**Written exercise:** Please repeat all of the lines that follow, exactly as written.

=-=-=-=-=

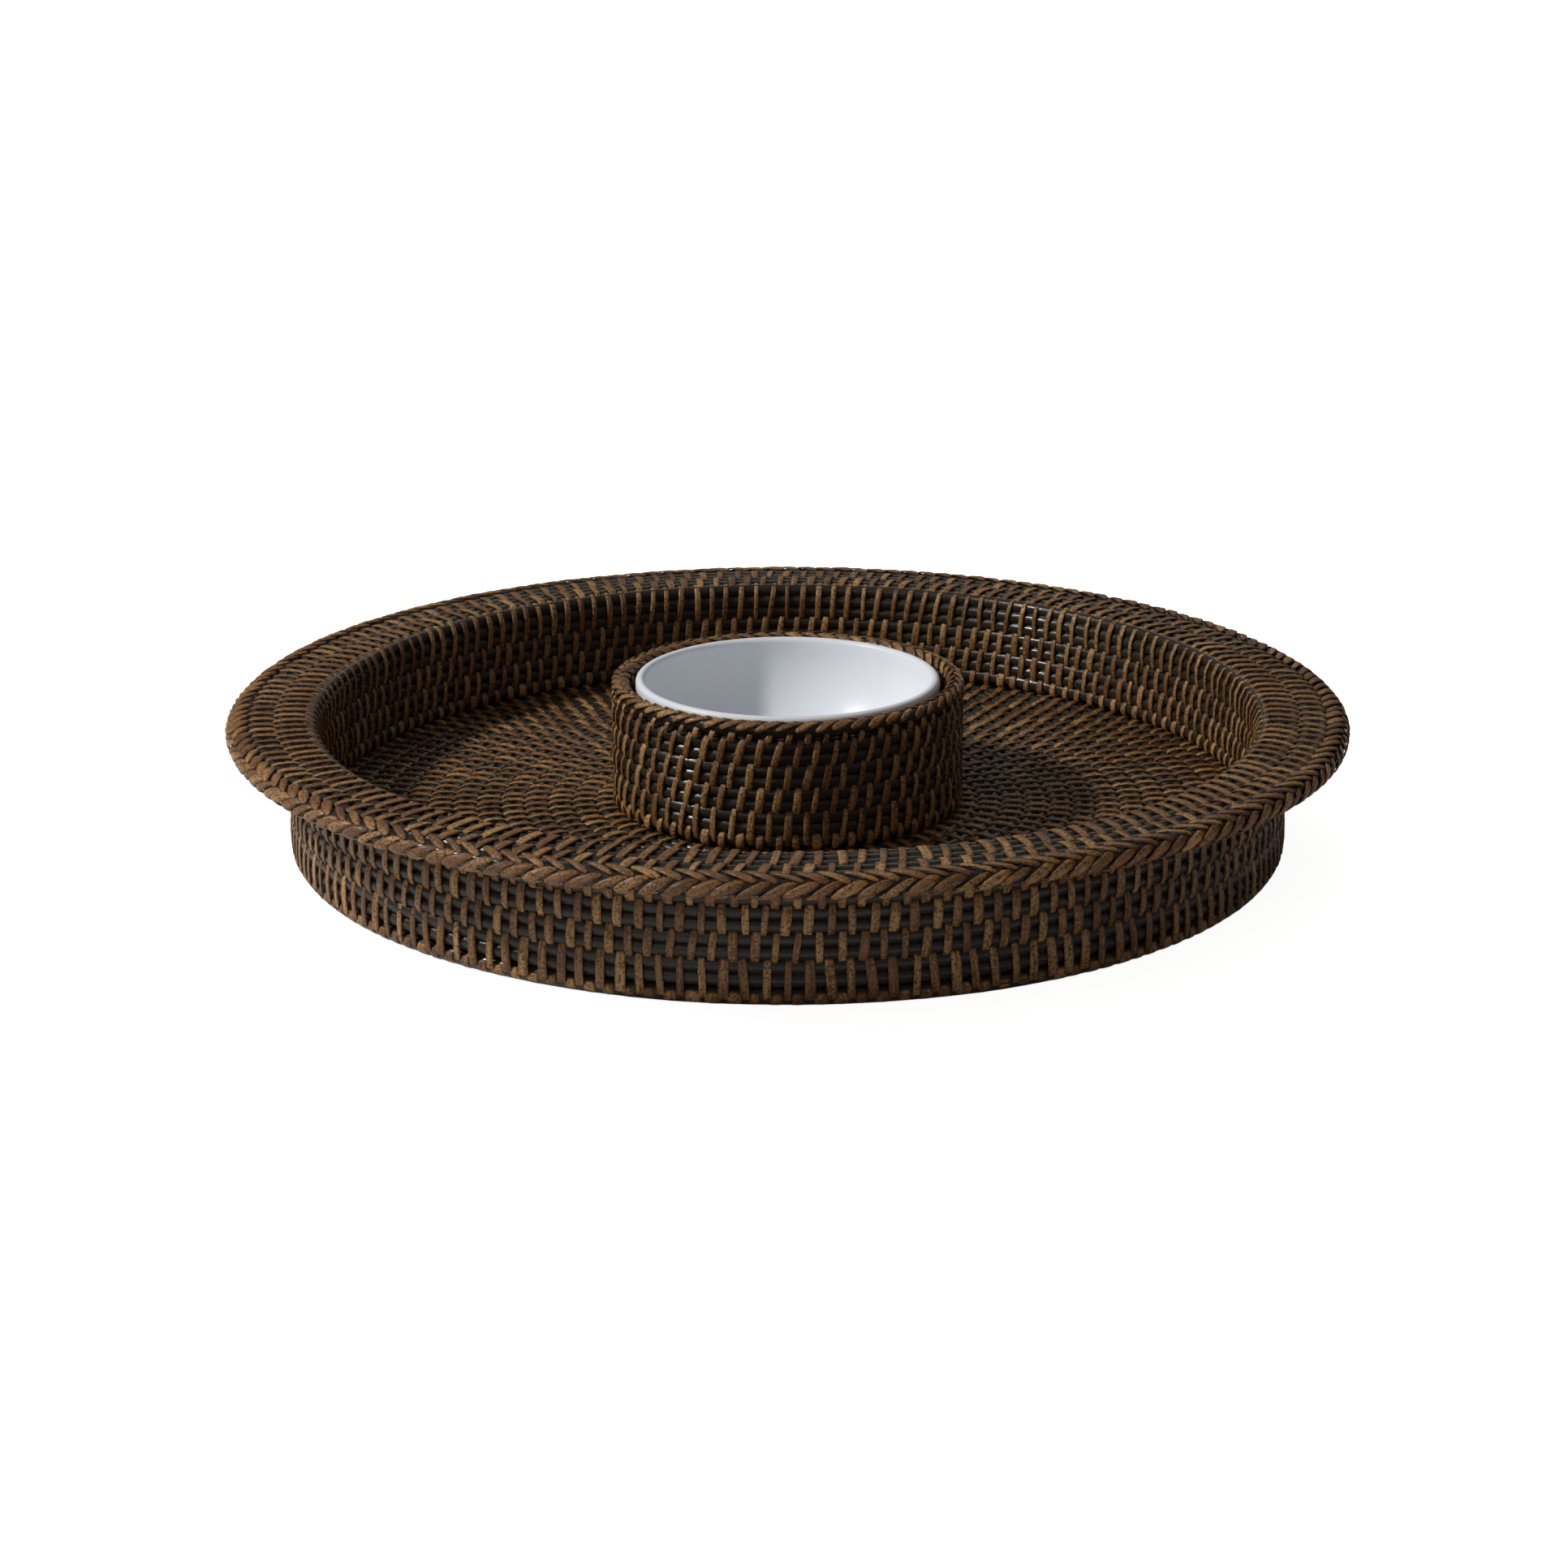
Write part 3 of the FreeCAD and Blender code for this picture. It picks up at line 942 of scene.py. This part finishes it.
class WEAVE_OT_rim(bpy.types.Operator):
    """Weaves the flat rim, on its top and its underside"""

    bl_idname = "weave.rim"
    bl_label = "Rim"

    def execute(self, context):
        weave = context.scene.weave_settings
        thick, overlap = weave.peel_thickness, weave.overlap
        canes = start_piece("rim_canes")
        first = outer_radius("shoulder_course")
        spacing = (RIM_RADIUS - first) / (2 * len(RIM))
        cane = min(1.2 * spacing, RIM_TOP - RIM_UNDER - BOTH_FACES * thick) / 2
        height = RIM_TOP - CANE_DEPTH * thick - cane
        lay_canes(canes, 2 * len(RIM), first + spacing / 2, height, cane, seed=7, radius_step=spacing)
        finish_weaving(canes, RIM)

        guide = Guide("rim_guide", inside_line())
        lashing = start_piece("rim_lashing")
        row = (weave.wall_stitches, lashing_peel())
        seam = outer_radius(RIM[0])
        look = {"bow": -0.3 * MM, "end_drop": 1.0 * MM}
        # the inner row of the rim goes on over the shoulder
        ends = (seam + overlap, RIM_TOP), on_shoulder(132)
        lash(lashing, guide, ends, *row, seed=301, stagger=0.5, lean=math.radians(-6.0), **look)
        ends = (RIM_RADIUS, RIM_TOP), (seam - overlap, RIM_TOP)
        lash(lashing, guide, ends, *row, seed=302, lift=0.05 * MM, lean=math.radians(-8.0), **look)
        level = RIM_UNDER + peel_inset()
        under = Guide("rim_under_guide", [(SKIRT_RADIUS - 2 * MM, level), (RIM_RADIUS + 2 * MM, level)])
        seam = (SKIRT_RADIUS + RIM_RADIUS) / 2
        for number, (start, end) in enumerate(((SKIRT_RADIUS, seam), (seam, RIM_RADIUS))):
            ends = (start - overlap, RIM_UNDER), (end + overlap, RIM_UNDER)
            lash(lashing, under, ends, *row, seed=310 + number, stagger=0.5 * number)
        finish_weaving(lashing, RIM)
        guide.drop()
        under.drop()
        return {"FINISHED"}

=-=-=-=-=

**Answer to this exercise:**
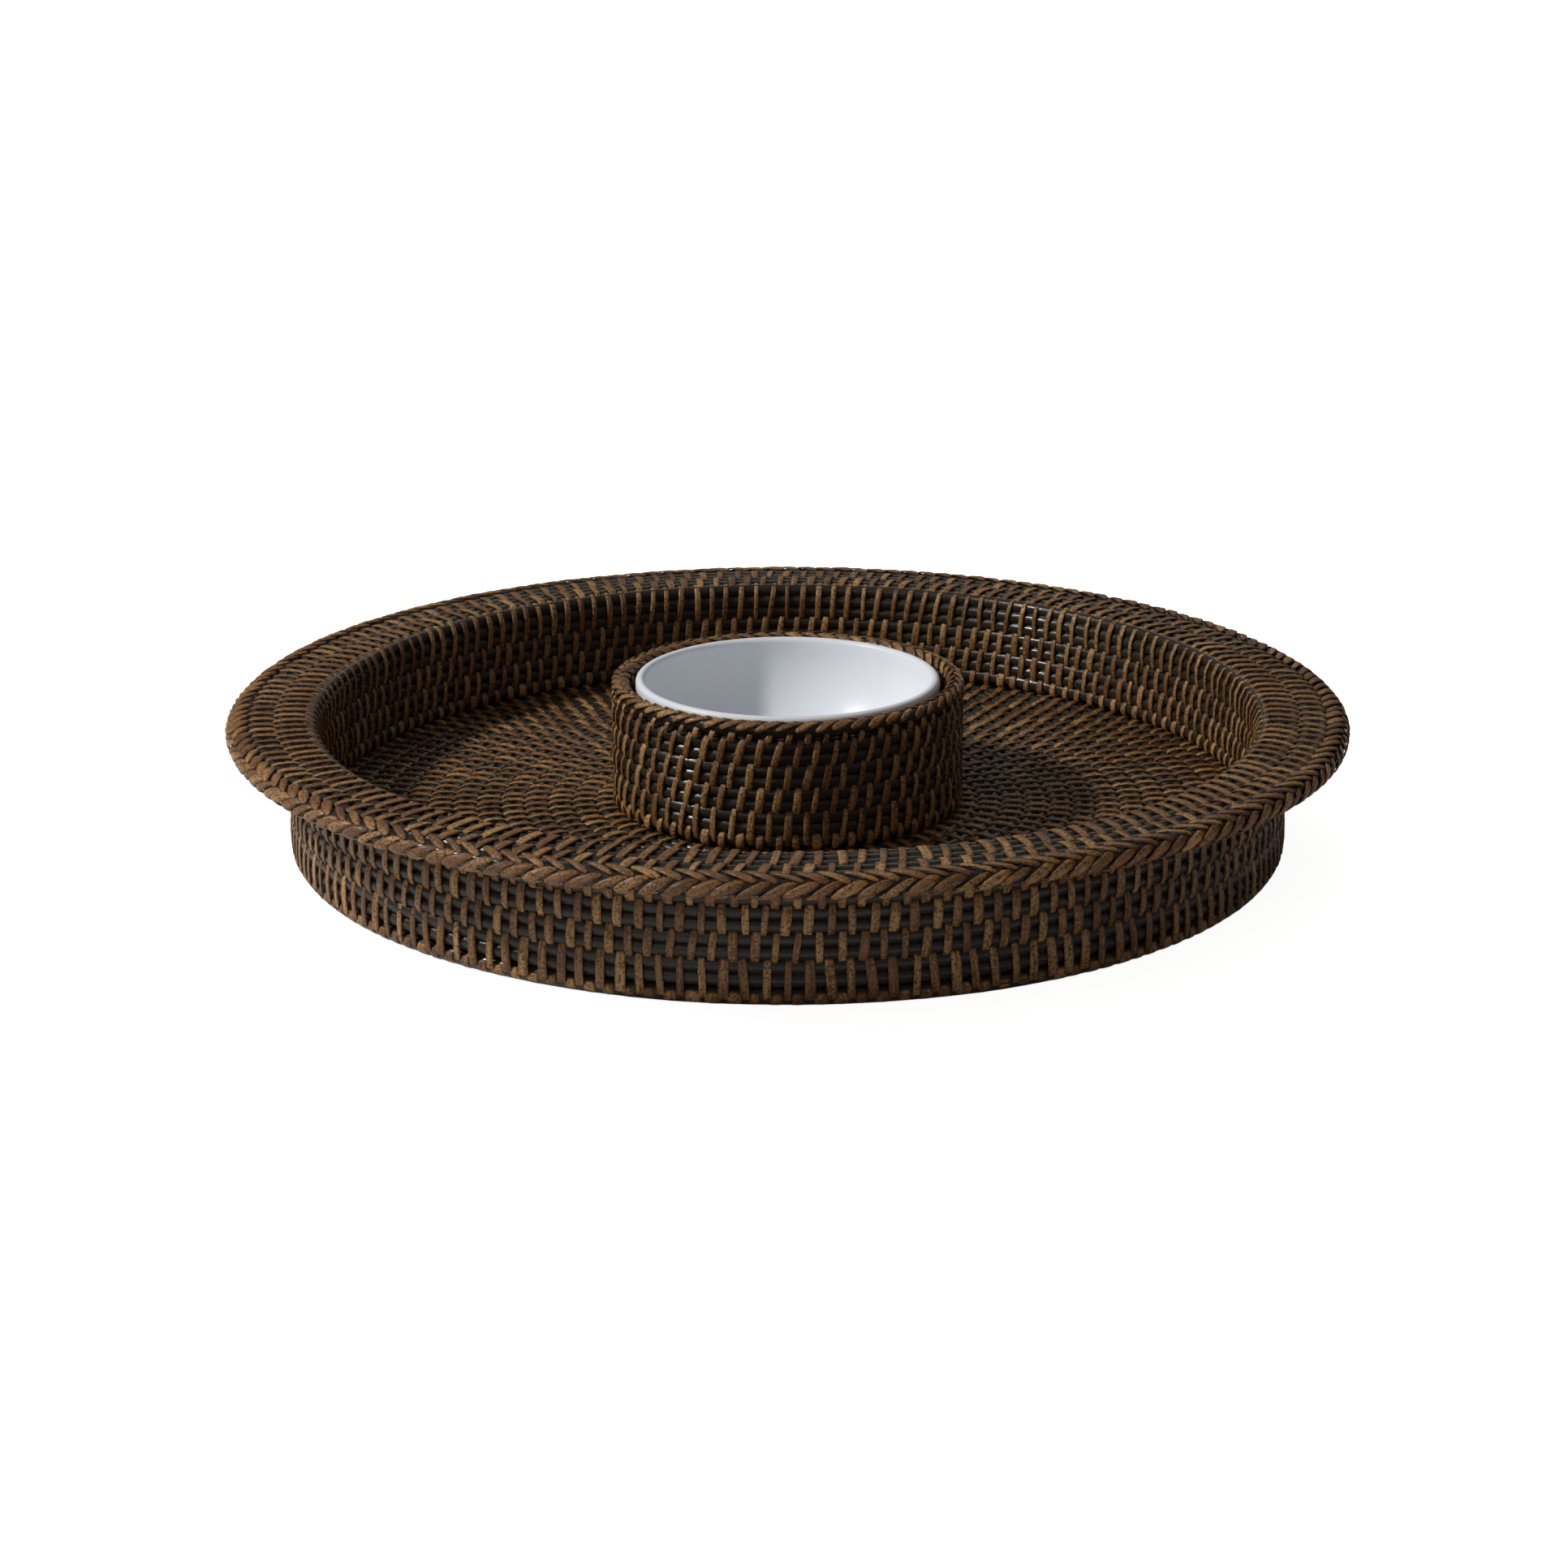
Write part 3 of the FreeCAD and Blender code for this picture. It picks up at line 942 of scene.py. This part finishes it.
class WEAVE_OT_rim(bpy.types.Operator):
    """Weaves the flat rim, on its top and its underside"""

    bl_idname = "weave.rim"
    bl_label = "Rim"

    def execute(self, context):
        weave = context.scene.weave_settings
        thick, overlap = weave.peel_thickness, weave.overlap
        canes = start_piece("rim_canes")
        first = outer_radius("shoulder_course")
        spacing = (RIM_RADIUS - first) / (2 * len(RIM))
        cane = min(1.2 * spacing, RIM_TOP - RIM_UNDER - BOTH_FACES * thick) / 2
        height = RIM_TOP - CANE_DEPTH * thick - cane
        lay_canes(canes, 2 * len(RIM), first + spacing / 2, height, cane, seed=7, radius_step=spacing)
        finish_weaving(canes, RIM)

        guide = Guide("rim_guide", inside_line())
        lashing = start_piece("rim_lashing")
        row = (weave.wall_stitches, lashing_peel())
        seam = outer_radius(RIM[0])
        look = {"bow": -0.3 * MM, "end_drop": 1.0 * MM}
        # the inner row of the rim goes on over the shoulder
        ends = (seam + overlap, RIM_TOP), on_shoulder(132)
        lash(lashing, guide, ends, *row, seed=301, stagger=0.5, lean=math.radians(-6.0), **look)
        ends = (RIM_RADIUS, RIM_TOP), (seam - overlap, RIM_TOP)
        lash(lashing, guide, ends, *row, seed=302, lift=0.05 * MM, lean=math.radians(-8.0), **look)
        level = RIM_UNDER + peel_inset()
        under = Guide("rim_under_guide", [(SKIRT_RADIUS - 2 * MM, level), (RIM_RADIUS + 2 * MM, level)])
        seam = (SKIRT_RADIUS + RIM_RADIUS) / 2
        for number, (start, end) in enumerate(((SKIRT_RADIUS, seam), (seam, RIM_RADIUS))):
            ends = (start - overlap, RIM_UNDER), (end + overlap, RIM_UNDER)
            lash(lashing, under, ends, *row, seed=310 + number, stagger=0.5 * number)
        finish_weaving(lashing, RIM)
        guide.drop()
        under.drop()
        return {"FINISHED"}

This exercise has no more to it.